Free Linux kernel development course online:

Hello students welcome to this free linux kernel development course online by embedded pathashala, in this course we learn the basics of linux kernel development and understand different concepts related to loadable kernel modules how to insert the lodable kernel modules and different operations we can perform on linux kernel modules, so lets begin this free linux kernel development course.

Environment Setup:

To start your linux kernel development journey you should have below system requirements:

1. Operating systems:  Ubuntu( either Ubuntu PC or Ubuntu in Virtual Machine), you can use any other machine like Debian, Fedora, Arch Linux or anything but in this course all examples are compiled on Ubuntu 22version
2. RAM: Min of 4gb of RAM and is expected
3. Harddisk: Min 500GB harddisk is expected
4. build tools: build tools need to be installed which we already covered in our previous lecture please follow

Tools required:

1. GCC: you should install gcc in your setup to check if it is already installed please give below command:  gcc –version  if you see a version then gcc is installed if not give  command sudo apt install gcc and this will install gcc in your setup.
2. build essentials: sudo apt install build-essential this will install the gcc compiler, make utility and standard development libraries
3. Kernel Headers: Kernel headers provide the required definitions, macros and structures requried to compile the kernel modules, because with out kernel modules compilation will fail, please use below command to install linux kernel modules. sudo apt install linux-headers-$(uname -r)
4. Linux kernel source Code: before starting linux kernel development you should clone linux kernel source code from its official repository, this will contain all hte linux kernel subsystems and will help you to understand the kernel structure and explore kernel internals. git clone https://github.com/torvalds/linux.git
5. Git version Control: Linux kerenl is massive collaborative project so version control like git is extremely essential, using git you can clone repositories, track code changes, contribute patches to kernel, collaborate with other developers for code enhancements. sudo apt install git
6. Text Editor: to write code you should have a text editor, you can use text editor of your choice like vim, GNU Nano, Visual Studio Code, etc.. for beginners I recommend vs code as it has many friently features, to install vs code you can directly download from its officail webiste or you can use this code sudo snap install code --classic
7. Kernel Log Viewer: kernel messages are printed using printk() so to see this logs you should have a kernel log viewer tool which is dmesg, for example to see the latest dmesg logs you can give command dmesg | tail
8. Module Management Tools: as we will work extensively with linux kernel modules we should have few tools which are below like
   

   insmod	to insert the linux kernel module
   rmmod	to remove the linux kernel module
   lsmod	to load the linux kernel module
   modprobe	to load the linux kernel modules with dependencies

9. Debugging Tools: to debug linux kernel you should have below tools like GDB: GNU debugger, KGDB: kernel debugging
10. Flow of Linux kernel Development Tool chain:

Developer Code
|
v
C Source File (.c)
|
v
GCC Compiler
|
v
Kernel Object File (.ko)
|
v
insmod / modprobe
|
v
Loaded into Linux kernel

INTRODUCTION TO LINUX KERNEL DEVELOPMENT:

Linux kernel is the core component of linux operating systems, it act as an intermediate between the computer hardware and user space applications, so when any user space application need to access hardware resources such as memory, CPU or storage devices then it access them through kernel so basically it is bridge.

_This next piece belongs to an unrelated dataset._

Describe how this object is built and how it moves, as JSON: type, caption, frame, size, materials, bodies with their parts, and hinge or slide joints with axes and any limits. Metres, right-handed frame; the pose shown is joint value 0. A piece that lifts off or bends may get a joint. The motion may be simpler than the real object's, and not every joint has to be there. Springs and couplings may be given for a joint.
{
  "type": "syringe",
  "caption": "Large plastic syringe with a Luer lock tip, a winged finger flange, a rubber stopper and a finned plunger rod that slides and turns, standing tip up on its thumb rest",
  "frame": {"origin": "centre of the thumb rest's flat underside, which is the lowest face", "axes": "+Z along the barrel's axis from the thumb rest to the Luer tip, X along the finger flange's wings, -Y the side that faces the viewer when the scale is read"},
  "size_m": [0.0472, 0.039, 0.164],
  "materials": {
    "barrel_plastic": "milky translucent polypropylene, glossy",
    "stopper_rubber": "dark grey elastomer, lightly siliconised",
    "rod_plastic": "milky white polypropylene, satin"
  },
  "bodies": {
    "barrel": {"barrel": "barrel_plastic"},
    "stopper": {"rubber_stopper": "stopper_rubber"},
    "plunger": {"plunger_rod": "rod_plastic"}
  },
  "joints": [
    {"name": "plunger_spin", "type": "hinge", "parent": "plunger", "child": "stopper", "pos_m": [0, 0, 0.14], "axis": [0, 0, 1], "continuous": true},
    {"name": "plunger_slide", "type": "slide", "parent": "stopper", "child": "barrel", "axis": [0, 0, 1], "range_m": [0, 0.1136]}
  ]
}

Clear understanding of linux kernel is needed for engineers who want to work on linux kernel development, device drivers role and who want to work on operating systems desgin roles

In this lecture we will cover what is linux kernel, what is linux kernel architecture, kernel space vs user space, what are kernel modules, how to load linux kernel modules how to unload linux kernel modules and how the kernel module flow works, this is introduction lecture in our free linux kernel development course online.

What is linux kernel:

It is the core component in operating sytems which is responsible for managing the sytems resources and enabling communication between hardware and software components of device. below are the critical tasks that linux kernel performs:

1. Process Management
2. Memory Management
3. Device Management
4. File system Management
5. Network stack handling

Key point is without kernel user space applications can not interact with hardware, for example if you are trying to read a file from disk then the request goes through kernel which communcate with the storage device and then return the requested data back to the application so kernel will act as an intermediate between user space and kernel space

Difference between kernel space and User space:

In linux we have two spaces user space and kernel space so let us understand what is the difference between linux user space and linux kernel space.

User space: Linux user space is the place where linux user space application will run so when you write any desktop application or any user applications all of them will run in the user space example web browsers, text editors, compilers, media players, etc.. and programs running in the userspace can not directly access hardware for security and stability reasons because if by mistake userspace application writes any malicious code or any code that can cause harm to kernel, then entire kernel will crash and entire system will go down.

Kernel space: this is the region where linux kernel will run, so user space can not directly access the hardware, below are functions of linux kerne space Cpu scheduling, memory allocation, device drivers, system calls and everything.

Note: User space communicates with kernel space using linux system calls, examples of linux systems calls: open(), read(), write(), fork() and so on.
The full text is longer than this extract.